WHAT YOU SHOULD DO: Your task is to repeat the listing exactly.

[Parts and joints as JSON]
• • • • •

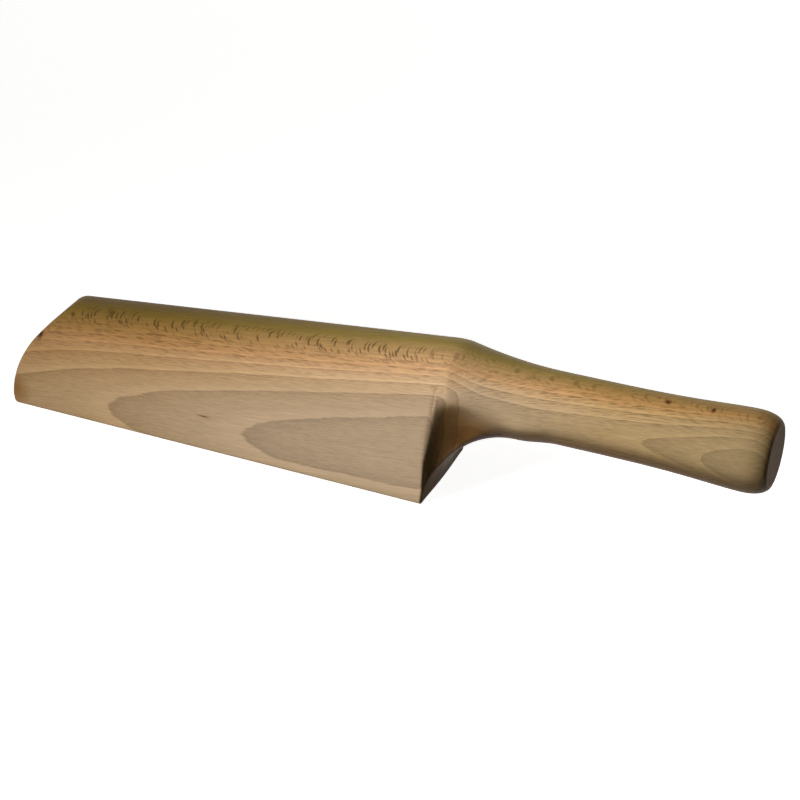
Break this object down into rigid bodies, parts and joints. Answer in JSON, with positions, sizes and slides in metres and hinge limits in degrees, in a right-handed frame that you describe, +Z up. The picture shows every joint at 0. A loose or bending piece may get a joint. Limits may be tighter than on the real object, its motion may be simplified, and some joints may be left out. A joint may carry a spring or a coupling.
{
  "type": "wooden dressing mallet",
  "caption": "One-piece beech beating mallet: a long wedge-shaped blade with a flat sole, a round back and a raked toe, and a turned handle in line with it, cut from one block",
  "frame": {"origin": "middle of the tool's length and width, on the surface that the sole rests on", "axes": "+X along the tool toward the end of the handle, +Y across it, +Z up from the sole to the back"},
  "size_m": [0.38, 0.054, 0.0744],
  "materials": {
    "beech": "waxed, worn satin"
  },
  "bodies": {
    "root": {"beech_body": "beech"}
  },
  "joints": []
}
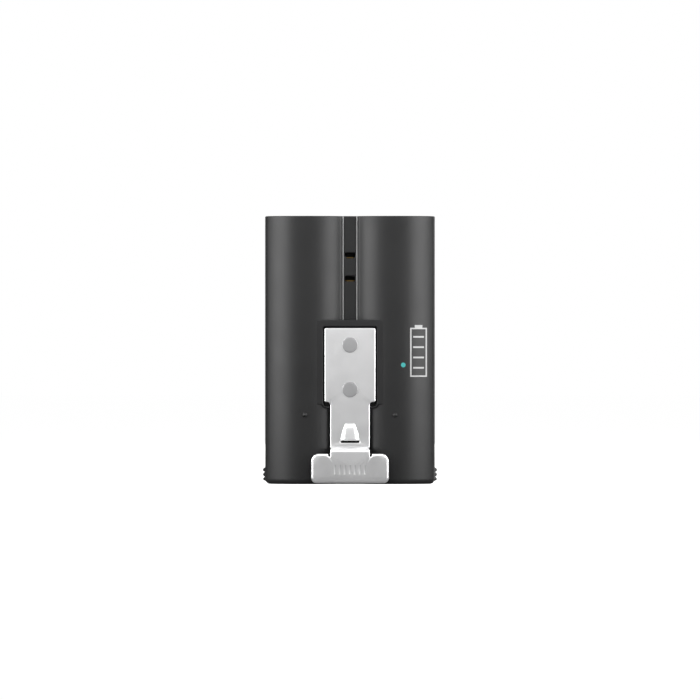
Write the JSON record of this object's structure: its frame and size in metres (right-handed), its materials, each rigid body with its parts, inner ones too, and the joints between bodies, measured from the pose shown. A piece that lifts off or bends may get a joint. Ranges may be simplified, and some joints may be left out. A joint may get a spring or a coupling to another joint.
{
  "type": "video doorbell battery pack",
  "caption": "Removable rechargeable battery pack with a lobed case, recessed contact slots, a sprung steel release latch and a charging socket.",
  "frame": {"origin": "middle of the bounding box at the bottom end's face", "axes": "+Z along the case to the end that enters the doorbell first, -Y out of the side with the latch, +X to the right seen from the latch side"},
  "size_m": [0.0456, 0.024, 0.07],
  "materials": {
    "case_plastic": "fine satin texture",
    "latch_steel": "satin",
    "rivet_steel": "satin",
    "contact_gold": "gold plated",
    "carrier_plastic": "matte",
    "cell_sleeve": "shrink film",
    "cell_steel": "nickel plated",
    "foil_winding": "wound foil",
    "gasket": "matte",
    "nickel": "satin",
    "foam": "matte foam",
    "spacer_plastic": "matte",
    "board": "solder mask",
    "chip": "moulded",
    "ferrite": "matte",
    "component_ceramic": "satin",
    "port_steel": "satin",
    "clear_plastic": "clear",
    "led_lens": "diffuse",
    "wire_red": "smooth",
    "wire_black": "smooth",
    "epoxy": "dipped",
    "label_vinyl": "printed film"
  },
  "bodies": {
    "pack": {"front_shell": "case_plastic", "rear_shell": "case_plastic", "port_bezel": "case_plastic", "rear_label": "label_vinyl", "latch_plate": "latch_steel", "latch_backing_plate": "cell_steel", "latch_rivet_upper": "rivet_steel", "latch_rivet_lower": "rivet_steel", "contact_blade_upper": "contact_gold", "contact_blade_lower": "contact_gold", "contact_wire_upper": "wire_red", "contact_wire_lower": "wire_black", "contact_carrier": "carrier_plastic", "cell_left_can": "cell_steel", "cell_left_winding": "foil_winding", "cell_left_gasket": "gasket", "cell_left_positive_cap": "cell_steel", "cell_left_sleeve": "cell_sleeve", "cell_right_can": "cell_steel", "cell_right_winding": "foil_winding", "cell_right_gasket": "gasket", "cell_right_positive_cap": "cell_steel", "cell_right_sleeve": "cell_sleeve", "bus_strip_positive": "nickel", "bus_strip_negative": "nickel", "cell_spacer": "spacer_plastic", "foam_pad_top": "foam", "foam_pad_bottom": "foam", "usb_shell": "port_steel", "usb_insert": "chip", "main_board": "board", "charger_chip": "chip", "fuel_gauge_chip": "chip", "inductor": "ferrite", "fuse": "component_ceramic", "protection_mosfet": "chip", "input_capacitor": "component_ceramic", "output_capacitor": "component_ceramic", "sense_resistor": "chip", "led_red": "led_lens", "led_green": "led_lens", "light_pipe_red": "clear_plastic", "light_pipe_green": "clear_plastic", "thermistor": "epoxy", "thermistor_lead_left": "nickel", "thermistor_lead_right": "nickel"},
    "latch": {"latch_arm": "latch_steel"}
  },
  "joints": [
    {"name": "latch_flex", "type": "hinge", "parent": "pack", "child": "latch", "pos_m": [0, -0.0082, 0.0204], "axis": [1, 0, 0], "range_deg": [0, 5.5], "stiffness_Nm_per_rad": 3}
  ]
}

• • • • •

CORRECT ANSWER:
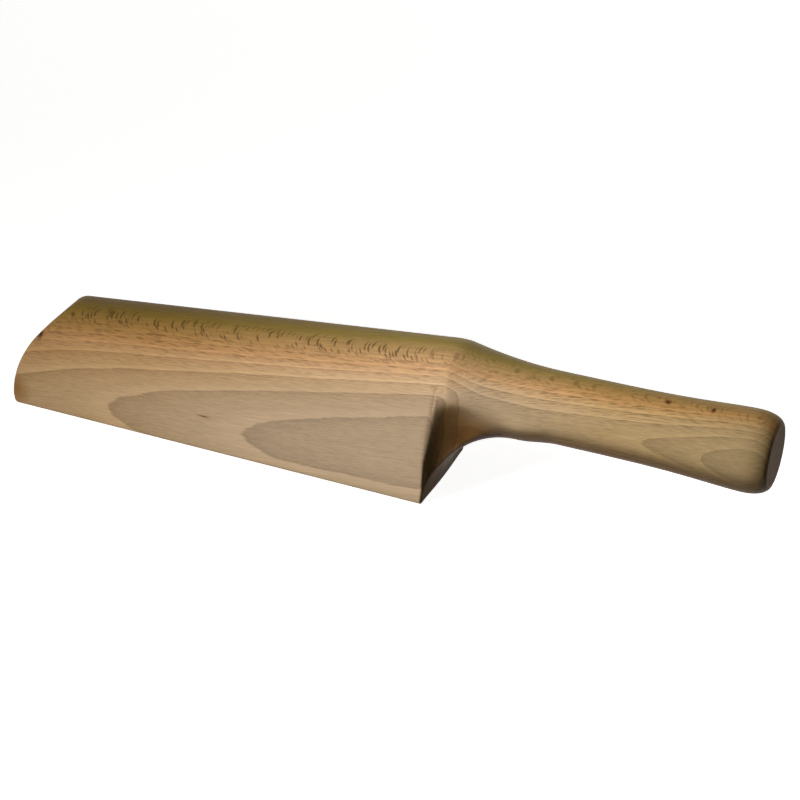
Break this object down into rigid bodies, parts and joints. Answer in JSON, with positions, sizes and slides in metres and hinge limits in degrees, in a right-handed frame that you describe, +Z up. The picture shows every joint at 0. A loose or bending piece may get a joint. Limits may be tighter than on the real object, its motion may be simplified, and some joints may be left out. A joint may carry a spring or a coupling.
{
  "type": "wooden dressing mallet",
  "caption": "One-piece beech beating mallet: a long wedge-shaped blade with a flat sole, a round back and a raked toe, and a turned handle in line with it, cut from one block",
  "frame": {"origin": "middle of the tool's length and width, on the surface that the sole rests on", "axes": "+X along the tool toward the end of the handle, +Y across it, +Z up from the sole to the back"},
  "size_m": [0.38, 0.054, 0.0744],
  "materials": {
    "beech": "waxed, worn satin"
  },
  "bodies": {
    "root": {"beech_body": "beech"}
  },
  "joints": []
}
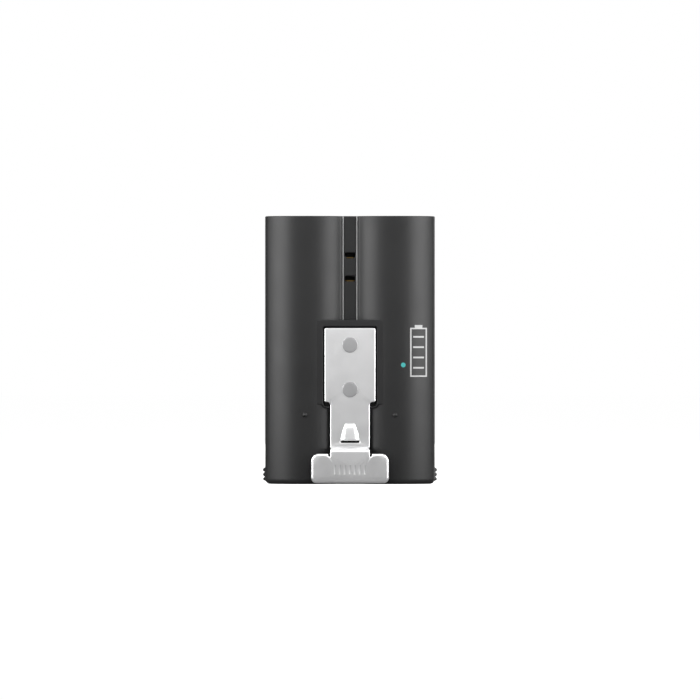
Write the JSON record of this object's structure: its frame and size in metres (right-handed), its materials, each rigid body with its parts, inner ones too, and the joints between bodies, measured from the pose shown. A piece that lifts off or bends may get a joint. Ranges may be simplified, and some joints may be left out. A joint may get a spring or a coupling to another joint.
{
  "type": "video doorbell battery pack",
  "caption": "Removable rechargeable battery pack with a lobed case, recessed contact slots, a sprung steel release latch and a charging socket.",
  "frame": {"origin": "middle of the bounding box at the bottom end's face", "axes": "+Z along the case to the end that enters the doorbell first, -Y out of the side with the latch, +X to the right seen from the latch side"},
  "size_m": [0.0456, 0.024, 0.07],
  "materials": {
    "case_plastic": "fine satin texture",
    "latch_steel": "satin",
    "rivet_steel": "satin",
    "contact_gold": "gold plated",
    "carrier_plastic": "matte",
    "cell_sleeve": "shrink film",
    "cell_steel": "nickel plated",
    "foil_winding": "wound foil",
    "gasket": "matte",
    "nickel": "satin",
    "foam": "matte foam",
    "spacer_plastic": "matte",
    "board": "solder mask",
    "chip": "moulded",
    "ferrite": "matte",
    "component_ceramic": "satin",
    "port_steel": "satin",
    "clear_plastic": "clear",
    "led_lens": "diffuse",
    "wire_red": "smooth",
    "wire_black": "smooth",
    "epoxy": "dipped",
    "label_vinyl": "printed film"
  },
  "bodies": {
    "pack": {"front_shell": "case_plastic", "rear_shell": "case_plastic", "port_bezel": "case_plastic", "rear_label": "label_vinyl", "latch_plate": "latch_steel", "latch_backing_plate": "cell_steel", "latch_rivet_upper": "rivet_steel", "latch_rivet_lower": "rivet_steel", "contact_blade_upper": "contact_gold", "contact_blade_lower": "contact_gold", "contact_wire_upper": "wire_red", "contact_wire_lower": "wire_black", "contact_carrier": "carrier_plastic", "cell_left_can": "cell_steel", "cell_left_winding": "foil_winding", "cell_left_gasket": "gasket", "cell_left_positive_cap": "cell_steel", "cell_left_sleeve": "cell_sleeve", "cell_right_can": "cell_steel", "cell_right_winding": "foil_winding", "cell_right_gasket": "gasket", "cell_right_positive_cap": "cell_steel", "cell_right_sleeve": "cell_sleeve", "bus_strip_positive": "nickel", "bus_strip_negative": "nickel", "cell_spacer": "spacer_plastic", "foam_pad_top": "foam", "foam_pad_bottom": "foam", "usb_shell": "port_steel", "usb_insert": "chip", "main_board": "board", "charger_chip": "chip", "fuel_gauge_chip": "chip", "inductor": "ferrite", "fuse": "component_ceramic", "protection_mosfet": "chip", "input_capacitor": "component_ceramic", "output_capacitor": "component_ceramic", "sense_resistor": "chip", "led_red": "led_lens", "led_green": "led_lens", "light_pipe_red": "clear_plastic", "light_pipe_green": "clear_plastic", "thermistor": "epoxy", "thermistor_lead_left": "nickel", "thermistor_lead_right": "nickel"},
    "latch": {"latch_arm": "latch_steel"}
  },
  "joints": [
    {"name": "latch_flex", "type": "hinge", "parent": "pack", "child": "latch", "pos_m": [0, -0.0082, 0.0204], "axis": [1, 0, 0], "range_deg": [0, 5.5], "stiffness_Nm_per_rad": 3}
  ]
}